Der Sanktionsgedanke erfordert in diesen Fällen keine Geldentschädigung. Der Arzt muss bei mangelnder Aufklärung regelmäßig damit rechnen, auf vollen Schadenersatz in Anspruch genommen zu werden. Denn er haftet, worauf der Kläger im Schriftsatz vom 17.10.2003 hingewiesen hat, bei fehlerhafter Aufklärung grundsätzlich in vollem Umfang, auch wenn die Behandlung fehlerfrei und ggf. gar zwingend erforderlich war. Die Rechtsprechung akzeptiert die Entlastung des Arztes mit dem Einwand des rechtmäßigen Alternativverhaltens (hypothetische Einwilligung) - gerade zum Schutz des Selbstbestimmungsrechts des Patienten - nur in Ausnahmefällen. Der Patient muss nicht darlegen, wie er sich entschieden hätte, sondern er muss allein plausibel machen, dass er sich in einem Entscheidungskonflikt befunden hätte, wobei es nicht auf den "verständigen" Patienten ankommt (BGH NJW 1991, 2344, 2345). Auch sind an den Nachweis der hypothetischen Einwilligung strenge Anforderungen zu stellen (BGHZ 90, 103, 111). Ein weitergehender Schutz des Selbstbestimmungsrechts des Patienten erscheint unter diesen Umständen nicht gerechtfertigt.

III.

Die Kostenentscheidung beruht auf § 97 Abs. 1 ZPO, die Entscheidung zur vorläufigen Vollstreckbarkeit auf den §§ 708 Nr. 10, 711, 713, 543, 544 ZPO, § 26 Nr. 8 EGZPO.

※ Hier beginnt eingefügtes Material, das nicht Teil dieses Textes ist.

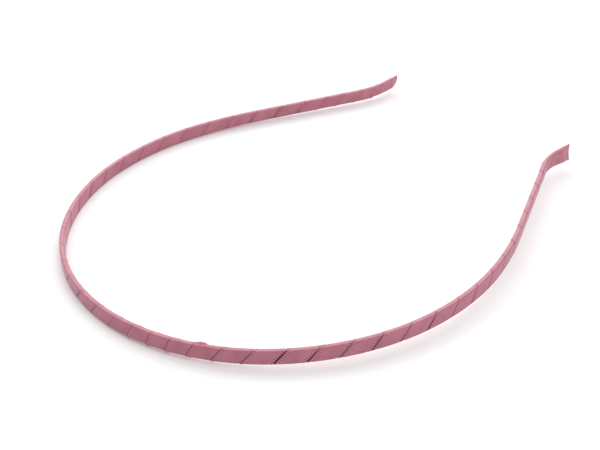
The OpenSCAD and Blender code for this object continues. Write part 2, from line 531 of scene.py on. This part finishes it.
class Nodes:
    """Short calls for building a material's nodes."""

    def __init__(self, name):
        self.material = bpy.data.materials.new(name)
        self.material.use_nodes = True
        self.tree = self.material.node_tree
        self.shader = self.tree.nodes["Principled BSDF"]

    def add(self, kind, settings=None, **inputs):
        node = self.tree.nodes.new(kind)
        for key, value in (settings or {}).items():
            setattr(node, key, value)
        for key, value in inputs.items():
            self.feed(node, key.replace("_", " "), value)
        return node

    def feed(self, node, socket, value):
        if isinstance(value, bpy.types.NodeSocket):
            self.tree.links.new(value, node.inputs[socket])
        else:
            node.inputs[socket].default_value = value

    def finish(self, **values):
        for key, value in values.items():
            self.feed(self.shader, key.replace("_", " "), value)

    def cloth(self, *scale):
        where = self.add("ShaderNodeAttribute", dict(attribute_name="cloth"))
        return self.add("ShaderNodeMapping", Vector=where.outputs["Vector"], Scale=scale).outputs["Vector"]

    def noise(self, scale, detail=2.0):
        """Noise with so many cells to the metre along, across and through the cloth or metal."""
        where = self.cloth(*scale)
        return self.add("ShaderNodeTexNoise", Vector=where, Scale=1.0, Detail=detail).outputs["Fac"]

    def spread(self, value, low, high, to_low=0.0, to_high=1.0):
        names = ("From Min", "From Max", "To Min", "To Max")
        node = self.add("ShaderNodeMapRange", Value=value)
        for name, number in zip(names, (low, high, to_low, to_high)):
            self.feed(node, name, number)
        return node.outputs["Result"]

    def mix(self, factor, a, b):
        node = self.add("ShaderNodeMix", dict(data_type="RGBA"))
        for index, value in ((0, factor), (6, a), (7, b)):
            self.feed(node, index, (*value, 1) if isinstance(value, tuple) else value)
        return node.outputs[2]

    def average(self, a, b, share):
        return self.add("ShaderNodeMix", dict(data_type="FLOAT"), Factor=share, A=a, B=b).outputs["Result"]

    def bump(self, height, strength, distance):
        node = self.add("ShaderNodeBump", Height=height, Strength=strength, Distance=distance)
        return node.outputs["Normal"]


SATIN_DARK = (0.385, 0.1, 0.15)
SATIN_LIGHT = (0.47, 0.146, 0.205)
SATIN_THREAD = (0.54, 0.195, 0.26)
# Painted shade for the selvedge's holes and beside each seam, and a painted highlight for the selvedge's
# bars.
PAINTED_SHADE_COLOUR = (0.11, 0.012, 0.03)
PAINTED_HIGHLIGHT_COLOUR = (0.72, 0.36, 0.44)


def satin():
    """Satin ribbon: fine warp threads along it, a finer weft across, slow changes of dye, painted shade
    in the selvedge's holes and beside each seam, and a painted highlight on the selvedge's bars."""
    n = Nodes("satin_ribbon")
    slow = n.noise((230, 330, 1), 3.0)
    warp = n.noise((600, 9000, 1))
    weft = n.noise((5200, 500, 1))
    threads = n.average(warp, weft, 0.4)
    dye = n.mix(n.spread(slow, 0.35, 0.65), SATIN_DARK, SATIN_LIGHT)
    dye = n.mix(n.spread(threads, 0.3, 0.7, 0.0, 0.35), dye, SATIN_THREAD)
    # Painted shade (dark) and painted highlight (light), read from the per-point painted shading.
    painted_shading = n.add("ShaderNodeAttribute", dict(attribute_name="painted_shading")).outputs["Fac"]
    dye = n.mix(n.spread(painted_shading, 0.0, -1.0), dye, PAINTED_SHADE_COLOUR)
    dye = n.mix(n.spread(painted_shading, 0.0, 1.0), dye, PAINTED_HIGHLIGHT_COLOUR)
    n.finish(
        Base_Color=dye, Normal=n.bump(threads, 0.5, 0.00006),
        Roughness=n.spread(slow, 0.3, 0.7, 0.38, 0.48),
        Specular_IOR_Level=0.65, Sheen_Weight=0.25, Sheen_Roughness=0.4, Sheen_Tint=(1.0, 0.7, 0.78, 1),
    )
    return n.material


def rolled_steel():
    """Cold-rolled strip: fine lines along it, with a shine that changes from line to line."""
    n = Nodes("rolled_steel")
    lines = n.noise((60, 9000, 9000), 3.0)
    n.finish(
        Base_Color=n.mix(n.spread(lines, 0.3, 0.7), (0.42, 0.42, 0.43), (0.62, 0.62, 0.64)), Metallic=1.0,
        Roughness=n.spread(lines, 0.3, 0.7, 0.24, 0.42), Normal=n.bump(lines, 0.2, 0.00002),
    )
    return n.material


def tape_with_gap_shade():
    """Double-sided tape: a tacky film, slightly mottled. Its dark maroon is partly painted shade, for the
    shadowed gaps between turns where it shows.
    """
    n = Nodes("tape_with_gap_shade")
    mottle = n.noise((900, 900, 900), 4.0)
    n.finish(
        Base_Color=n.mix(n.spread(mottle, 0.35, 0.7), (0.05, 0.006, 0.014), (0.09, 0.012, 0.025)),
        Roughness=n.spread(mottle, 0.3, 0.7, 0.45, 0.6), Normal=n.bump(mottle, 0.2, 0.00002),
        Specular_IOR_Level=0.15,
    )
    return n.material


def pale_floor():
    n = Nodes("pale_floor")
    grain = n.add("ShaderNodeTexNoise", Scale=300.0, Detail=2.0).outputs["Fac"]
    shade = n.mix(n.spread(grain, 0.3, 0.7), (0.9, 0.9, 0.905), (0.92, 0.92, 0.92))
    n.finish(Base_Color=shade, Roughness=0.9)
    return n.material


satin_ribbon = satin()
steel = rolled_steel()
gap_shade_tape = tape_with_gap_shade()

# ---------------------------------------------------------------- the headband

BEND_FROM = 6.0
BEND_TO = 100.0


def bend_with_side(piece, side):
    """Bakes the piece's transform into its mesh. Points on the crown and on the side are worked out but
    not used, so the piece does not bend.
    """
    start = place(side * BEND_FROM, 0, MID_UP)
    end = place(side * BEND_TO, 0, MID_UP)
    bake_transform(piece)


# The winding starts on the outer face near the left tip and ends on the inner face near the right
# tip. It is cut once, in the middle of the bottom edge under the crown.
FIRST_TURN_S = -185.2
LAST_TURN_S = 171.5
FIRST_TURN = math.floor(phase_at(FIRST_TURN_S)) + OUTER_MIDDLE
CUT = math.floor(phase_at(0)) - 1 + BOTTOM_MIDDLE
LAST_TURN = math.floor(phase_at(LAST_TURN_S)) + INNER_MIDDLE
LEFT_WRAP_END = 186.0
RIGHT_WRAP_END = 179.0

for side, body, name, first, last in (
    (-1, "left_side", "left", FIRST_TURN, CUT),
    (1, "right_side", "right", CUT, LAST_TURN),
):
    wrap = wind(f"ribbon_turns_{name}", first, last, satin_ribbon)
    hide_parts(f"ribbon_wrap_{name}", "ribbon_wrap_crown")
    strip = strip_piece(f"spring_strip_{name}", side, steel)
    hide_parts(f"steel_strip_{name}", "steel_strip_crown")
    pieces = [wrap, strip]
    for face, word in ((1, "outer"), (-1, "inner")):
        tape = tape_piece(f"{word}_tape_film_{name}", side, face, gap_shade_tape)
        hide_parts(f"{word}_tape_{name}", f"{word}_tape_crown")
        pieces.append(tape)
    for piece in pieces:
        bend_with_side(piece, side)


def slightly_hollow(share):
    return -0.35 * (1 - share**2)


def rounded_below(share):
    return 0.2 * share - 1.5 * np.clip(0.3 - share, 0, 2) ** 2 / 1.7


# A crease is (distance past the wrap's end, slope, width, depth).
LEFT_STYLE = dict(
    fan_from=LEG_END + 4, end_low=0.35, end_high=4.25, cut=rounded_below,
    creases=[(2.6, -0.5, 0.5, 0.1), (5.2, -0.3, 0.8, 0.07)],
)
RIGHT_STYLE = dict(
    fan_from=LEG_END, end_low=0.0, end_high=5.3, cut=slightly_hollow,
    creases=[(3.0, 0.35, 0.7, 0.1), (6.2, 0.6, 1.0, 0.07)],
)

for side, body, name, wrap_end, style in (
    (-1, "left_side", "left", LEFT_WRAP_END, LEFT_STYLE),
    (1, "right_side", "right", RIGHT_WRAP_END, RIGHT_STYLE),
):
    end = tab(f"folded_tab_{name}", side, wrap_end, style, satin_ribbon)
    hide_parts(f"ribbon_tab_{name}")
    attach(end, body)

# ---------------------------------------------------------------- the studio

FLOOR_HALF = 4000
FLOOR_DROP = 1.1
FLOOR_SLOPE_X = 0.015
FLOOR_SLOPE_Y = 0.0083


def floor_point(x, y):
    """The band doesn't lie quite flat: its right side is a little further above the floor."""
    return MM * x, MM * y, -MM * (FLOOR_DROP + FLOOR_SLOPE_X * x + FLOOR_SLOPE_Y * y)


corners = [(FLOOR_HALF * x, FLOOR_HALF * y) for x, y in ((-1, -1), (1, -1), (1, 1), (-1, 1))]
floor_mesh = bpy.data.meshes.new("floor")
floor_mesh.from_pydata([floor_point(x, y) for x, y in corners], [], [(0, 1, 2, 3)])
floor_mesh.materials.append(pale_floor())
floor = bpy.data.objects.new("floor", floor_mesh)
bpy.context.scene.collection.objects.link(floor)

world = bpy.data.worlds.new("studio")
world.use_nodes = True
world.node_tree.nodes["Background"].inputs["Color"].default_value = (1, 1, 1, 1)
world.node_tree.nodes["Background"].inputs["Strength"].default_value = 0.5
bpy.context.scene.world = world


def softbox(name, location, size, power):
    data = bpy.data.lights.new(name, "AREA")
    data.shape, data.size, data.energy = "DISK", size, power
    light = bpy.data.objects.new(name, data)
    light.location = location
    light.rotation_euler = (-Vector(location)).to_track_quat("-Z", "Y").to_euler()
    bpy.context.scene.collection.objects.link(light)


softbox("back_box", (-0.68, 0.75, 0.72), 1.5, 12)
softbox("overhead", (0.0, 0.0, 1.2), 1.2, 4.5)
softbox("left_box", (-0.9, -0.1, 0.7), 0.6, 2.4)
softbox("right_box", (0.9, 0.2, 0.6), 0.6, 2.4)

CAMERA_AZIMUTH = 43.62
CAMERA_ELEVATION = 32.14
CAMERA_ROLL = -0.6
CAMERA_DISTANCE = 358.45
CAMERA_LENS = 74.65
AIM_FROM_CROWN = (2.61, 67.54)

aim = Vector((AIM_FROM_CROWN[0], AIM_FROM_CROWN[1] + APEX_Y, 0)) * MM
azimuth, elevation, roll = (math.radians(a) for a in (CAMERA_AZIMUTH, CAMERA_ELEVATION, CAMERA_ROLL))
back = Vector((
    math.sin(azimuth) * math.cos(elevation), -math.cos(azimuth) * math.cos(elevation), math.sin(elevation)
))
level_right = Vector((math.cos(azimuth), math.sin(azimuth), 0))
level_up = back.cross(level_right)
right = level_right * math.cos(roll) + level_up * math.sin(roll)
up = level_up * math.cos(roll) - level_right * math.sin(roll)
camera_data = bpy.data.cameras.new("camera")
camera_data.sensor_width, camera_data.lens = 36, CAMERA_LENS
camera_data.clip_start, camera_data.clip_end = 0.01, 20
camera = bpy.data.objects.new("camera", camera_data)
turned = Matrix((right, up, back)).transposed().to_4x4()
camera.matrix_world = Matrix.Translation(aim + back * CAMERA_DISTANCE * MM) @ turned
bpy.context.scene.collection.objects.link(camera)
bpy.context.scene.camera = camera

bpy.context.scene.view_settings.view_transform = "Standard"
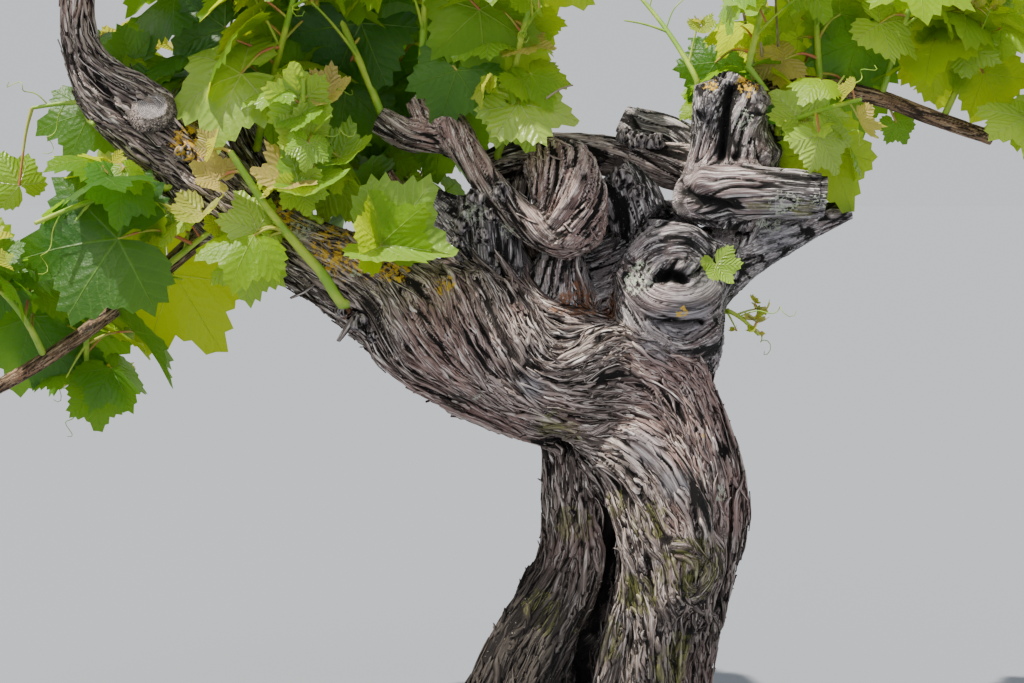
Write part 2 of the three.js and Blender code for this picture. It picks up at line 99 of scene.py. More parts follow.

Die Revision ist - entgegen der Anregung des Klägers - nicht zugelassen. Die Voraussetzungen des § 543 Abs. 2 ZPO sind nicht gegeben: Weder hat die Rechtssache grundsätzliche Bedeutung, noch dient sie der Fortbildung des Rechts, noch erfordert die Sicherung einer einheitlichen Rechtsprechung eine Entscheidung des Bundesgerichtshofs. Das liegt schon daran, dass der Senat (in Übereinstimmung mit der obergerichtlichen Rechtsprechung) einen Aufklärungsmangel verneint hat. Aber auch im Übrigen befindet sich der Senat in Übereinstimmung mit der Rechtsprechung des Bundesgerichtshofs; denn dieser hat die vom Kläger aufgeworfene Rechtsfrage bereits indirekt im Sinne des Senats entschieden, verlangt er doch in ständiger Rechtsprechung, dass sich der Aufklärungsmangel ausgewirkt hat; denn sonst wären seine Ausführungen zu den Anforderungen an den Entscheidungskonflikt überflüssig, zumindest ergänzungsbedürftig.

Im Übrigen gewährt auch das OLG Jena nicht in jedem Fall des Aufklärungsmangels eine Geldentschädigung, wenn der Patient einen Entscheidungskonflikt nicht hinreichend dargetan hat. Vielmehr beschränkt es einen Anspruch auf die Fälle, in denen der Patient neben der Verletzung seiner körperlichen Integrität durch den Behandlungseingriff aufgrund der unterlassenen Aufklärung weiteres Leid hat erdulden müssen, was der Kläger nicht dargetan hat. Mithin widerspricht die Entscheidung des Senats im Ergebnis nicht der Entscheidung des OLG Jena.